そのため、ステータス性重視の方も一度チェックすると、思いがけずいい法人カードに巡り合えるかもしれません。
UC法人カード
「UC法人カード」では、ターゲット層を「法人および個人事業主」と明記。
名称は「法人カード」ですが、区分としてはビジネスカードになります。
年会費は1,250円で、追加カードの発行はゴールドカードのみ可能です。
利用可能額は20~300万円。
UCコーポレートカード
「UCコーポレートカード」では、ターゲット層を「大企業・中堅企業」と明記。
年会費や利用可能額は、一般・ゴールドともに要問合せです。
コーポレートカードの審査は厳しい?審査基準と審査落ちの理由とは?
コーポレートカードについて紹介してきましたが、ここでは審査について解説ていきます。

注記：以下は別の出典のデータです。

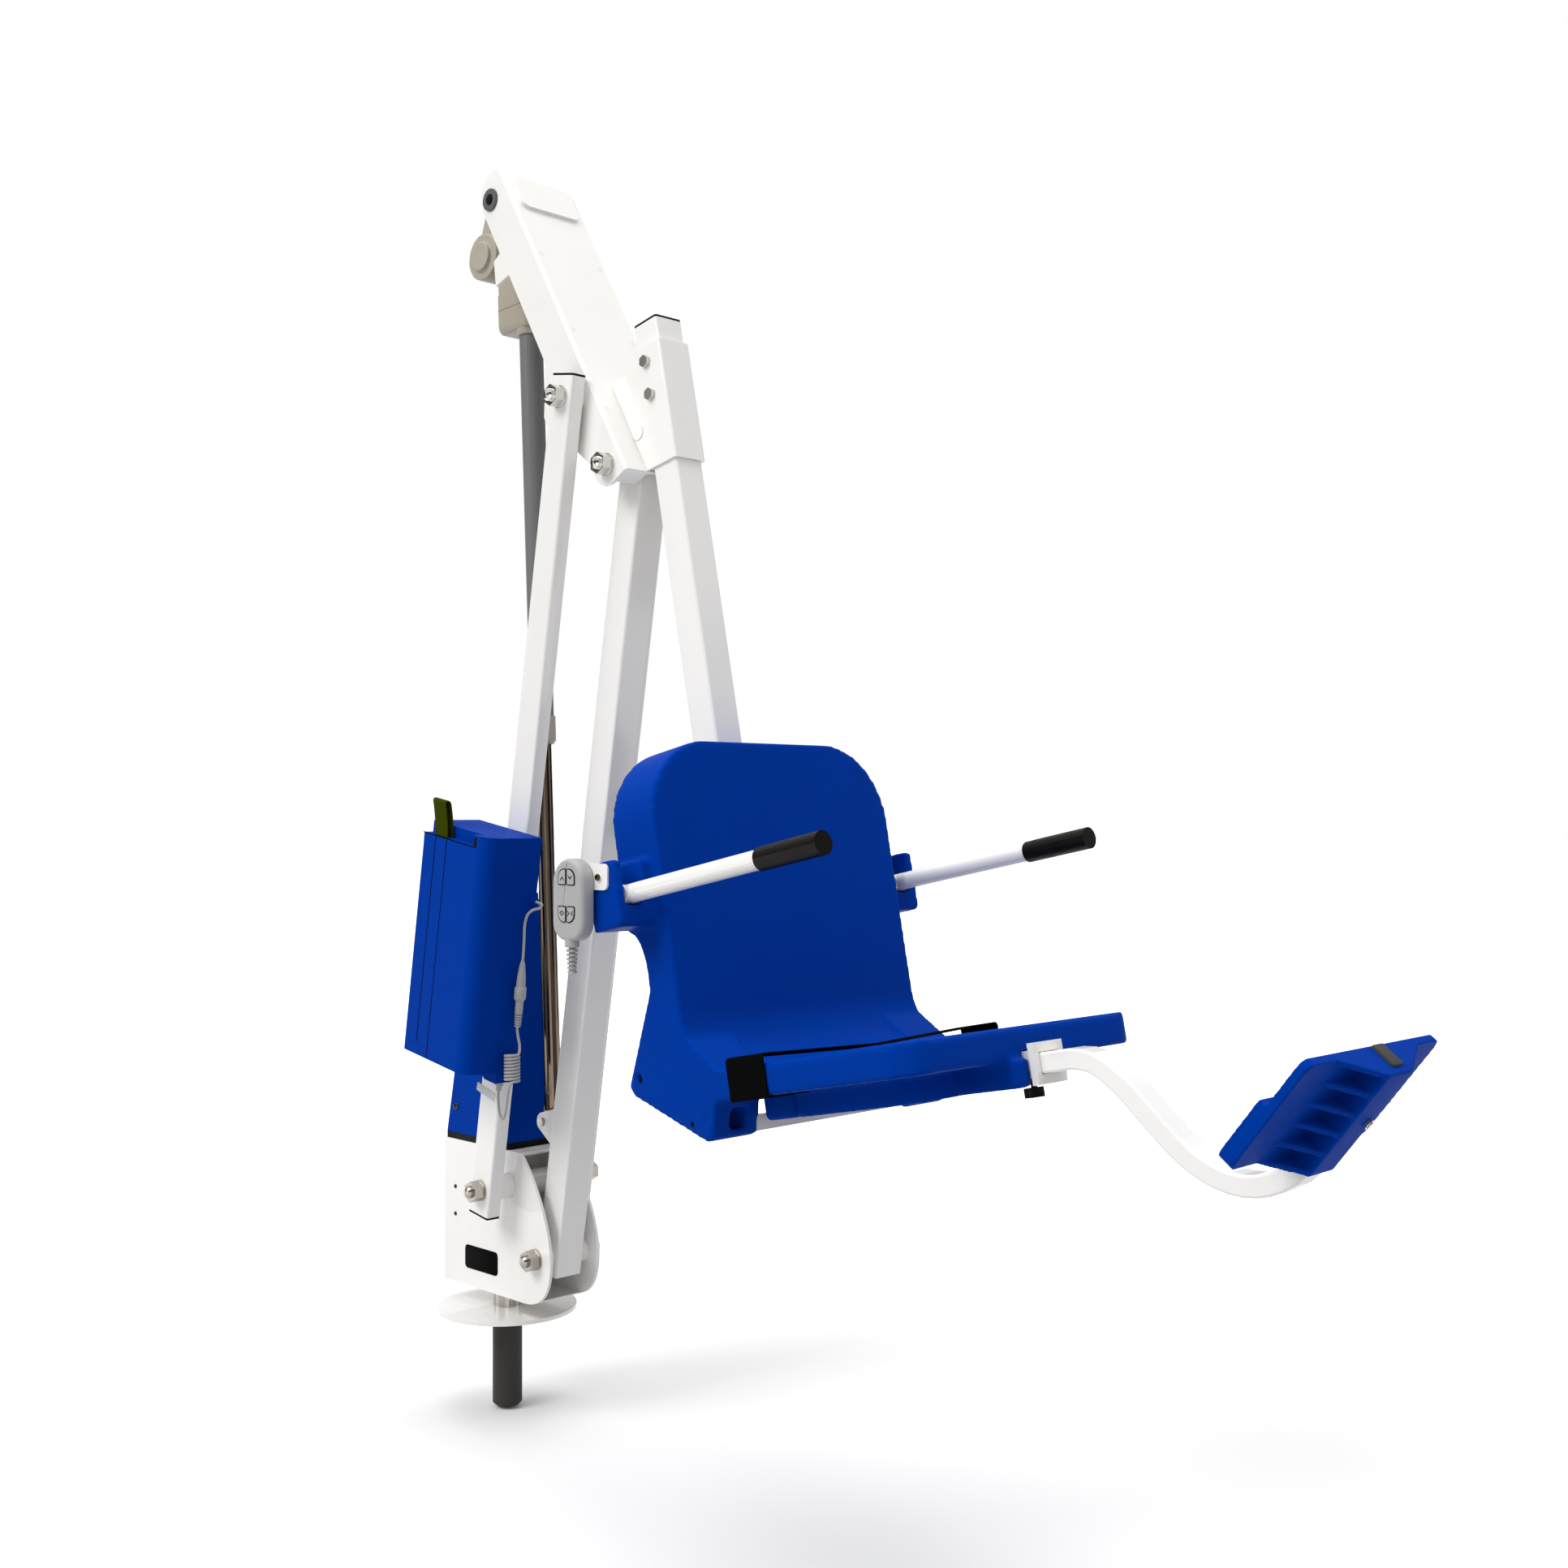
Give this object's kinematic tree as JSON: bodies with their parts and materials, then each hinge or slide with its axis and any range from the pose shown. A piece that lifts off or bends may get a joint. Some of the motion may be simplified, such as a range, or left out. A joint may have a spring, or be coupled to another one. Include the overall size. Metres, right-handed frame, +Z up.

審査の厳しさや審査前にしておくべきこと、審査落ちをする場合の理由をまとめたので、申込み前に一読しておきましょう。
審査の厳しさは?
まずは、審査の厳しさについてです。
結論から言うと、コーポレートカードの審査は、一般的な法人用クレジットカードよりも甘い場合が多いといえます。
この理由は、コーポレートカードは会社名で申し込むため会社の信頼により判断されるためです。
大企業向けのカードになるため、大企業という面で審査が通る確率が高いというのは言うまでもありません。
実際に、個人のクレジットカードを作る際に審査が通らなかった方でも、コーポレートカードは審査が通った方もいます。
審査の前にすべきこと
次に、審査の前にすべきことについてです。
先ほど、コーポレートカードの審査は甘い場合が多いとお伝えしましたが、もしもカードの滞納がある場合は審査前に支払ってを済ませておくことをおすすめします。
他にも、固定電話がない場合は固定電話を用意しておきましょう。
携帯番号のみの場合に比べて、審査に通りやすい傾向があります。
また審査基準についてですが、審査が比較的易しいとはいえど、個人払いのコーポレートカードの場合は異なるため、注意が必要です。
この場合は、個人の審査が重要となるため、年収や今までのクレジットカードの使い方に問題はないかなどを審査されます。
審査落ちの理由
次に、審査が落ちてしまう場合の理由についてです。
これらに当てはまってしまわないように、確認しておきましょう。
滞納履歴と申込書の不備
審査に落ちてしまう場合の多くは、今までのクレジットカードの滞納履歴がある場合、もしくは申し込みの際の記入漏れや記載内容に不備がある場合になります。
可能性は低くはなりますが、今までのクレジットカードの滞納履歴があり、新入社員で勤続年数が少ない場合は落ちてしまうことも少なからずあるでしょう。
また、申し込みの際の記入漏れや記載内容に不備がある場合は、正しい情報に訂正せずにそのままにしてしまうと落ちてしまう確率が高いです。
訂正した場合、再度審査をかけるため、訂正内容によっては審査落ちすることも少なからずあるでしょう。
複数のカードを同時に申し込む
滞納履歴と申込書の不備の他にも、審査に落ちてしまう理由として多いのが、複数のカードを同時に申し込むことです。
審査に不安だからという理由で、同時に複数枚のカードを申し込む方がいます。
しかしこのようなことで、クレジットカード会社は、
と疑いをかけるのです。
実際に、クレジットカードの限度額をギリギリまで利用した後に、連絡が途絶えた事例も少なからず存在します。
同時に、複数枚の申し込みをしてはいけないという決まりはありませんが、良い印象を与えるものではないため、これについては必ず避けて申し込むようにしましょう。
コーポレートカードとビジネスカードの違いを理解して効果的に利用しよう
今回は、コーポレートカードが何かについてご紹介しました。
一見同じに見えても、追加カードの発行枚数など細かいところに違いがあるため、現状はもちろん今後の経営ビジョンも見据えてどの法人カードを選ぶか判断する必要があります。
正しくビジネスカードとコーポレートカードの違いを見極め、自分のビジネスに最適な法人カードを選びましょう!